ヒット作が続くウラには、2003年に心筋梗塞で倒れてもなお、ほぼ休みなく仕事し続けるという壮絶な経験もされています。
『ノースライト』が生まれるまで
「二〇〇〇年くらいから三年半ほど、仕事部屋のマンションの一室から一歩も出ずに、ひたすら小説を書く生活が続いていました。そんな時に新潮社から『旅』という雑誌を復刊するので、長編を連載してほしいと言われたんです。とてもじゃないけど、新しい仕事なんて受けられる状況ではなかったんですが、その依頼に光を感じたんですよ。"ああ、俺も旅に出たい""今の状況から抜け出したい"という気持ちが旅という一語で引っ張り出されたんです」
小説丸より(https://www.shosetsu-maru.com/storybox/interview/71)

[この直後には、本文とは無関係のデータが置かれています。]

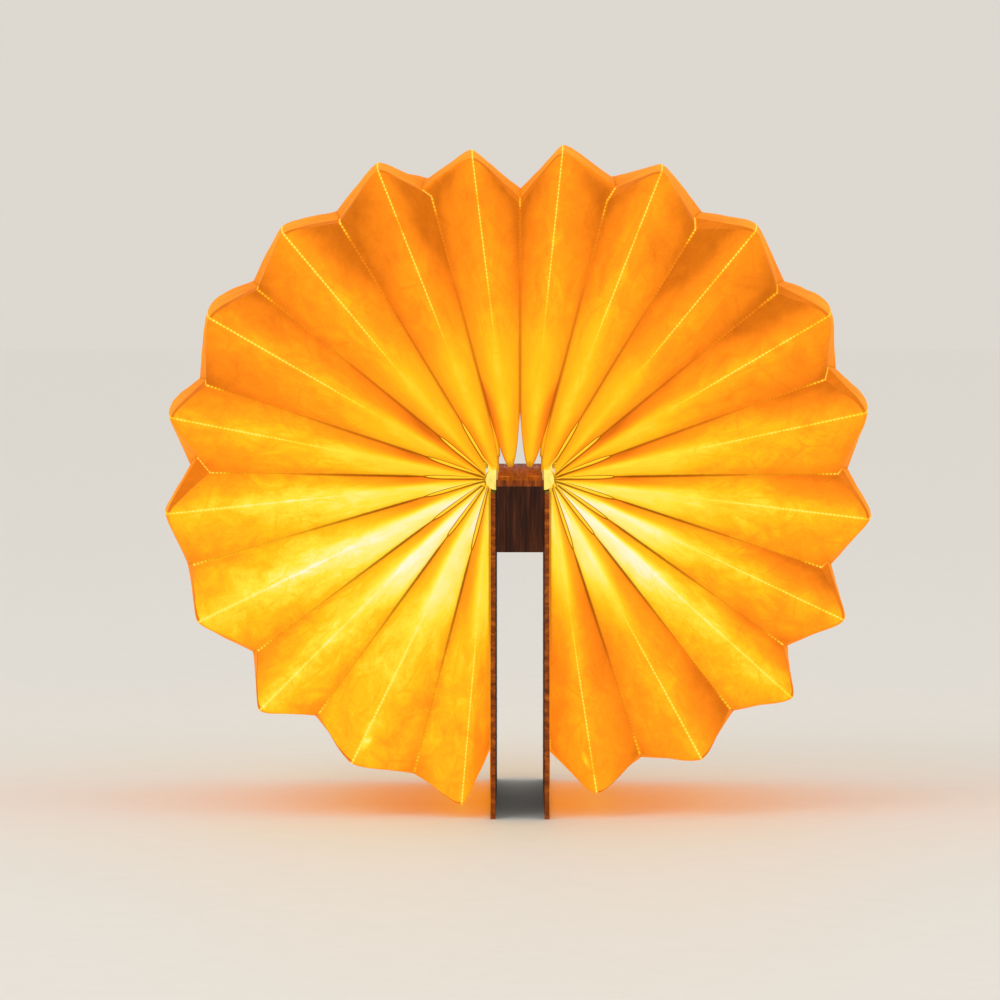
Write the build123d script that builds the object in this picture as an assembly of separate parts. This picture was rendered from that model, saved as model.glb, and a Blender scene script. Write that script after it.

『ノースライト』の冒頭に「木村由花さんに捧ぐ」と添えてあります。
木村さんは『旅』に長編の連載を依頼した張本人です。
残念ながら木村さんは2015年に亡くなられています。
光を感じるきっかけを与えた木村さんに、著者の横山さんは『ノースライト』を贈られたんだと、その一行を読んで感じますね。
『ノースライト』の特徴・感想

『ノースライト』の特徴・感想を3つにまとめました。
特徴・感想①:つかみきれない真相
特徴・感想②:熱い人間ドラマ
特徴・感想③:点が線になる
ひとつずつ解説していきます。
特徴・感想①:つかみきれない真相
仮面家族だったのだろうか。本当は家族の心はバラバラで、なのに各々、現実を押し隠して役者さながらの演技をしていた。男の子だけが真実を訴えていた。叫んでいた。もうこんなのイヤだと。
背筋が寒くなる想像だった
『ノースライト』p102~103より
吉野の消息が途絶えて探すことになりますが、なかなか手掛かりをつかめません。
唯一頼りになる「タウトの椅子」をヒントに真相に近づきかけては遠ざかる繰り返しです。
前半は我慢の時間が続きます。
特徴・感想②:熱い人間ドラマ
〈あー、読みましたよ。あんなのどうせ選挙か何かが絡んだ嫌がらせでしょ。もうこっちの業界は、だれを応援しろとか、人を出せとか上からの圧がすごくてうんざりなんです。先生、あんなの気にしないでバリバリやって下さい。仕事は人と人ですもん。私はどこまでも先生についていきますよ〉
鼻孔の奥がつんとした。
『ノースライト』p319より
前半を乗り切ると、後半は怒涛の人間ドラマが押し寄せてきます。
ボスであり大学の同級生・岡嶋とのやりとり、仕事で関係する人々のかかわりには、何度も鼻の奥をつんとさせられます。
特徴・感想③:点が線になる
すでに分かっている。真相を知っている。
青瀬は狼狽した。
わかっている? 知っている? なぜそう思うのか。
わかっているからだ。知っているからだ。真相はすぐ隣にある。襖一枚隔てた向こう側にある。
『ノースライト』p291より
吉野が失踪した理由は、読んでても全然わかりません。
「こうかも!」と思うことすらできないんです。
ただ点が散らかっているような感じに思えます。
しかし「タウトの椅子」の手がかりや青瀬の過去をおっていくと、一本の線が見えてきます。
点が線になると、物語が佳境に達し、読み進めるのを止められなくなります。
最後に

ここまでお読みいただき、ありがとうございます。